Damien Le Guay, philosophe, président du comité national d’éthique du funéraire, membre du comité scientifique de la SFAP et enseignant à l’espace éthique de l’AP-HP, est interviewé dans le Figaro Vox sur son dernier ouvrage, Le fin mot de la vie – contre le mal mourir en France (Ed. CERF).
Il réagit à propos de l’affaire de l’octogénaire qui s’est donné la mort après avoir tué sa femme à l’hôpital Ambroise-Paré (Boulogne-Billancourt). Un évènement tragique récupéré par l’ADMD pour justifier le besoin de légaliser l’euthanasie. ” Il faut toujours remettre en cause l’idée selon laquelle il y aurait d’un côté une mort «digne», celle, choisie, de l’euthanasie, et, de l’autre une mort indigne, car «subie». Il faut contester à l’ADMD (Association pour le Droit de Mourir dans la Dignité) la «dignité» qu’ils revendiquent et qu’ils confisquent au détriment des autres.”
Face au constat unanime qu’“on meurt mal en France”, il écarte la piste de l’euthanasie. D’abord, en évoquant le motif “sordide” de “l’euthanasie économique” : “Il y a un an un vice-premier ministre japonais (avant de faire machine arrière) avait fait le constat que 50% des dépenses de santé de son pays intervenaient dans les dernières semaines de la vie.

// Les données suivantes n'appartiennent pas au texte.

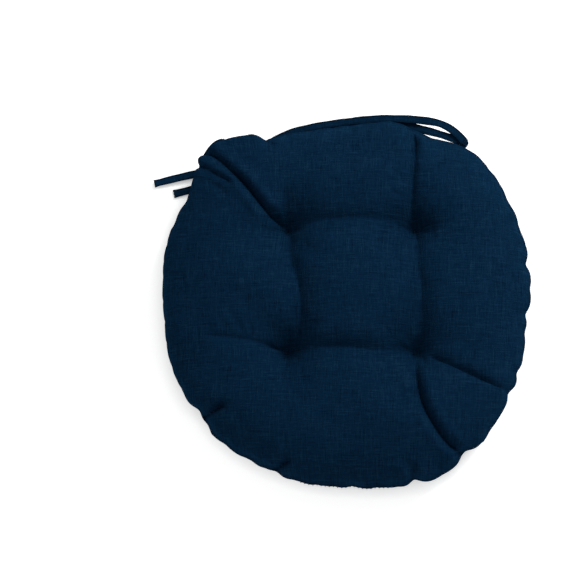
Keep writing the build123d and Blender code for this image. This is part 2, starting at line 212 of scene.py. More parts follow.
def start_shape(xy_unit):
    """Top and underside start heights and plan positions for unit-disc points."""
    x, y = xy_unit
    deg = np.degrees(np.arctan2(y, x))
    rho = np.hypot(x, y)
    rim = out_r(deg)
    cut = rim_shape(deg)
    plan_r = rho * rim - cut * np.clip((rho - 0.82) / 0.18, 0, 1) ** 2
    px, py = plan_r * np.cos(np.radians(deg)), plan_r * np.sin(np.radians(deg))
    xy = np.stack([px, py], 1)
    crown = np.clip(1 - rho ** 2.7, 0, 1) ** 0.62
    top = SEAM_Z + 51.0 * crown
    low = SEAM_Z - 42.0 * np.clip(1 - rho ** 3.4, 0, 1) ** 0.6
    pull, _ = tuft_pull(xy, 20.0)
    top = top - pull * (top - TUFT_TOP)
    pull_low, _ = tuft_pull(xy, 12.0)
    low = low + pull_low * (TUFT_LOW - low)
    fade = np.clip((1 - rho) / 0.10, 0, 1)
    for pts, depth, width in VALLEYS:
        d, s, side, length = near_line(xy, pts)
        shape = np.exp(-np.sqrt((d / width) ** 2 + 0.05) * 1.25)
        env = 1.0 if depth > 8 else np.clip(1 - s, 0, 1) ** 0.7
        top = top - depth * shape * env * fade * (1 - 0.75 * pull)
    for pts, depth, width, stand in FOLDS:
        d, s, side, length = near_line(xy, pts)
        s = np.clip(s, 0, 1)
        env = np.clip(np.minimum(s, 1 - s) * 8.0, 0, 1) ** 0.7
        end = np.where((s <= 0.0) | (s >= 1.0), np.exp(-(d / 4.0) ** 2), 1.0)
        top = top - depth * np.exp(-np.abs(d / width) ** 1.1) * env * end * np.clip((1 - rho) / 0.03, 0.15, 1)
        top = top + stand * np.exp(-((d - width * 2.2) / (width * 1.3)) ** 2) * env * end * np.clip((1 - rho) / 0.06, 0, 1)
    return xy, top, low, rho, deg


def build_cover(n):
    x, y, quads, rim = disc_grid(n)
    xy, top, low, rho, deg = start_shape((x, y))
    wob = smooth_noise(xy, 30.0, 1) * 1.2 * np.clip((1 - rho) * 6, 0, 1)
    wob2 = smooth_noise(xy, 26.0, 2) * 1.0 * np.clip((1 - rho) * 6, 0, 1)
    count = len(x)
    is_rim = np.zeros(count, bool); is_rim[rim] = True
    low_index = np.arange(count)
    inner = np.where(~is_rim)[0]
    low_index[inner] = count + np.arange(len(inner))
    seam_wave = 1.6 * np.sin(np.radians(deg * 7 + 40)) + 1.2 * np.sin(np.radians(deg * 13 + 10)) + 0.8 * np.sin(np.radians(deg * 29))
    verts = np.zeros((count + len(inner), 3))
    verts[:count, 0], verts[:count, 1], verts[:count, 2] = xy[:, 0], xy[:, 1], top + wob
    verts[rim, 2] = SEAM_Z + seam_wave[rim]
    verts[count:, 0], verts[count:, 1], verts[count:, 2] = xy[inner, 0], xy[inner, 1], (low + wob2)[inner]
    faces = [q for q in quads] + [tuple(int(low_index[k]) for k in reversed(q)) for q in quads]
    # flat pattern: where each point was on the cut cloth, a little larger than the finished plan
    deg_r = out_r(deg)
    flat = np.zeros_like(verts)
    grow = CUT_TOP
    flat[:count, 0] = x * deg_r * grow; flat[:count, 1] = y * deg_r * grow; flat[:count, 2] = 0.0
    flat[count:, 0] = x[inner] * deg_r[inner] * grow; flat[count:, 1] = y[inner] * deg_r[inner] * grow; flat[count:, 2] = -1.0
    top_faces = len(quads)
    return verts, faces, flat, top_faces, rim, rho, low_index, count


def new_object(name, verts, faces):
    me = bpy.data.meshes.new(name)
    me.from_pydata([tuple(v) for v in verts], [], faces)
    me.update()
    ob = bpy.data.objects.new(name, me)
    scene.collection.objects.link(ob)
    return ob


def coords(ob):
    a = np.empty(len(ob.data.vertices) * 3)
    ob.data.vertices.foreach_get("co", a)
    return a.reshape(-1, 3)


def set_coords(ob, a):
    ob.data.vertices.foreach_set("co", np.ascontiguousarray(a, dtype=float).ravel())
    ob.data.update()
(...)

Ce qui est vrai au Japon l’est aussi en France.” Considérant que les coûts de santé sont collectifs, il est inévitable qu’une pression sociale s’exerce sur les personnes en fin de vie.

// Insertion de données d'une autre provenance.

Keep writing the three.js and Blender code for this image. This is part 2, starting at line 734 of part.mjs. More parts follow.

Ensuite, parce que derrière la demande d’euthanasie, les patients réclament le droit à interrompre leur traitement. Or ce droit, leur est déjà acquis depuis 2002.

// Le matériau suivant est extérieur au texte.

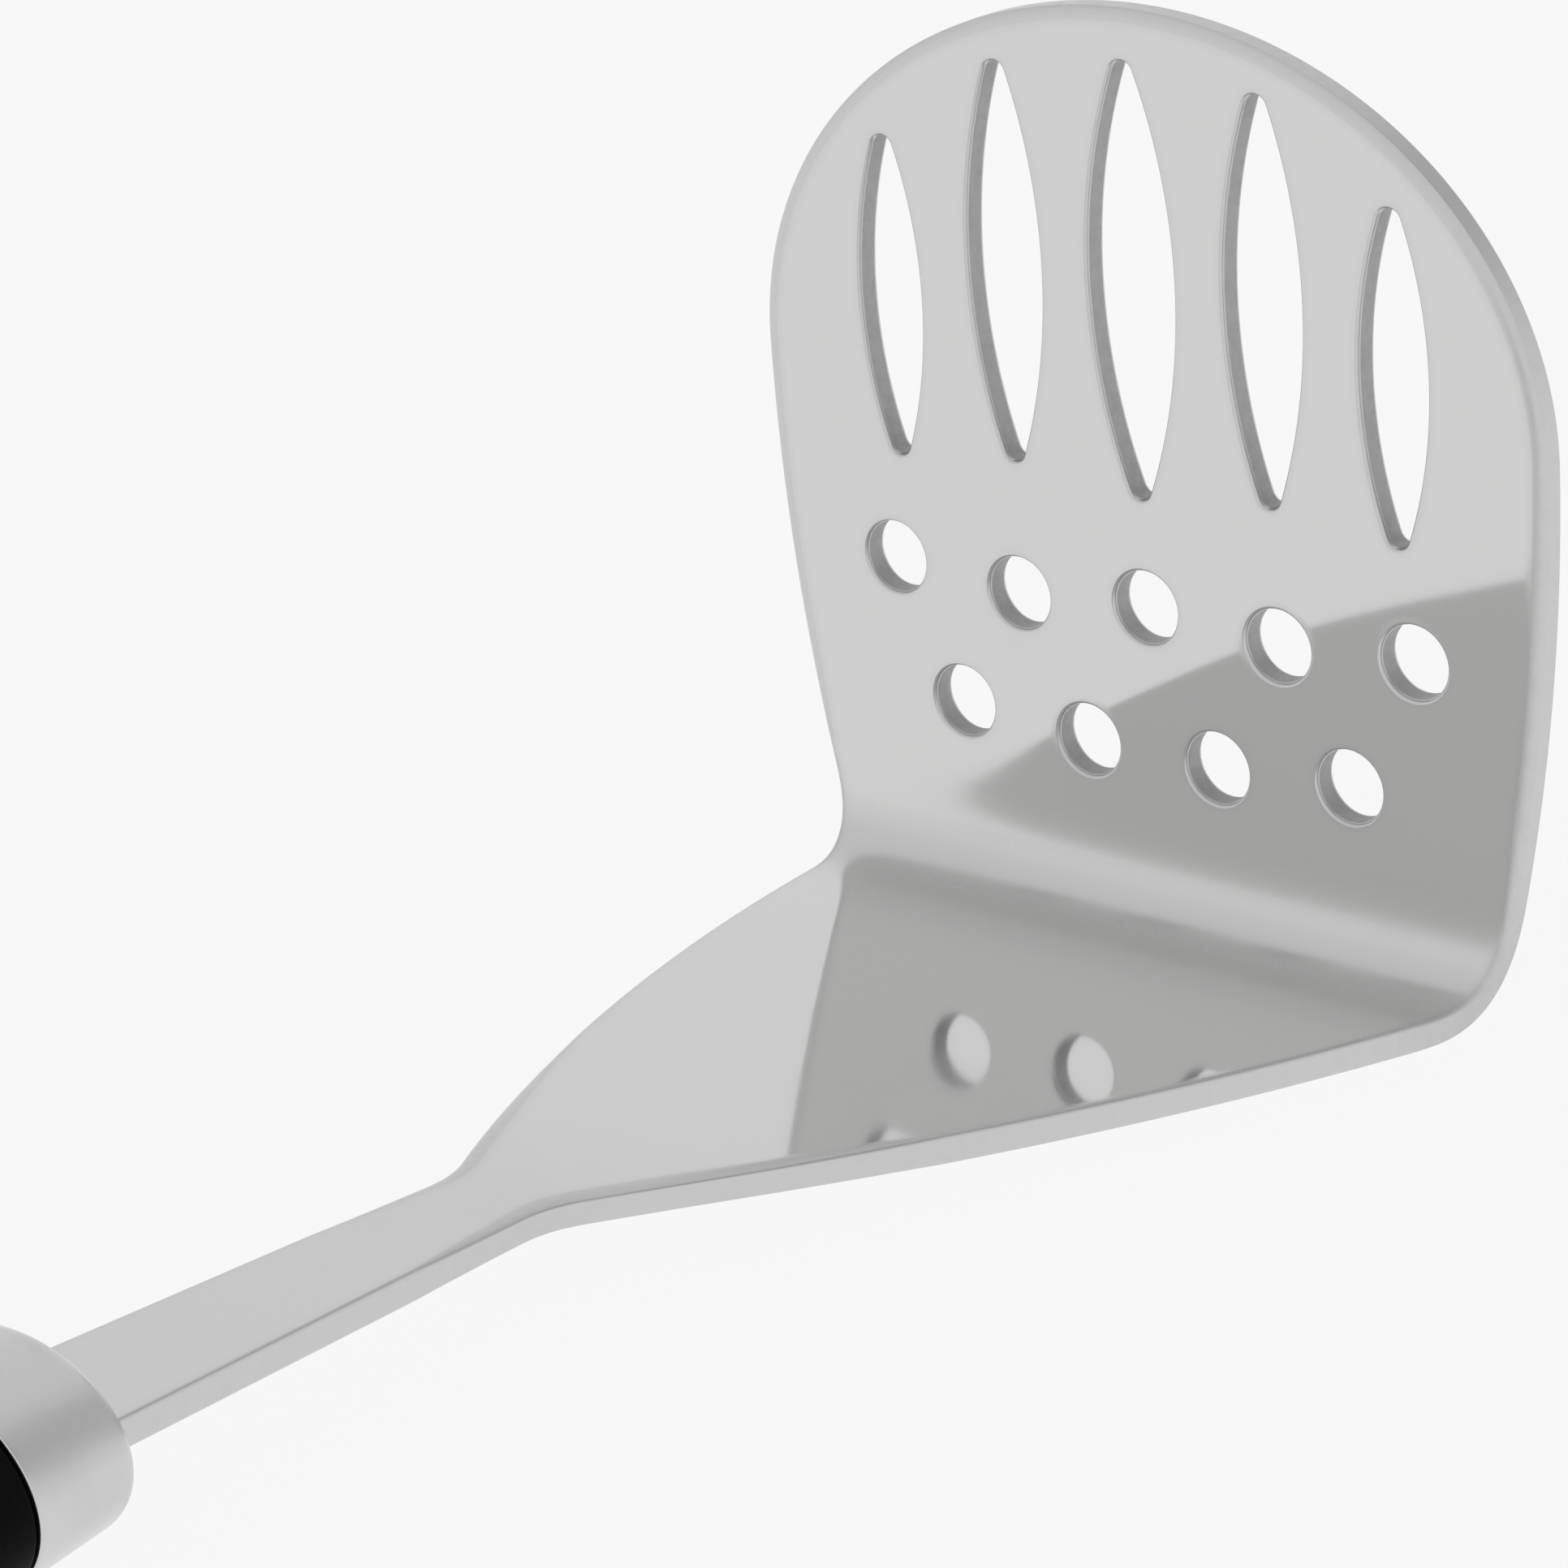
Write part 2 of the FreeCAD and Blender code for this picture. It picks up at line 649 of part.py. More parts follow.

Par ailleurs, l’euthanasie ne concernerait qu’un petit nombre de patients. “Ne faut-il pas penser au plus grand nombre, plutôt que répondre à des cas particuliers, de situations souvent très spécifiques – montées en épingles par les médias dans des «affaires» -? Là est le sens de la justice.”
Enfin, parce que les derniers instants du mourant sont précieux pour lui et son entourage.
Damien Le Guay envisage, pour améliorer les conditions des mourants, de réinterroger la pratique spécifiquement française selon laquelle 70% des personnes meurent dans des structures hospitalières. Il appelle également de ses vœux une vraie formation pour les médecins sur les questions d’accompagnement de fin de vie. Et, il invite la médecine à se retirer “quand il n’y a plus rien à faire”, à se mettre des limites, pour qu’elle laisse “toute la place aux soins spirituels, psychologiques, familiaux, affectifs, religieux”.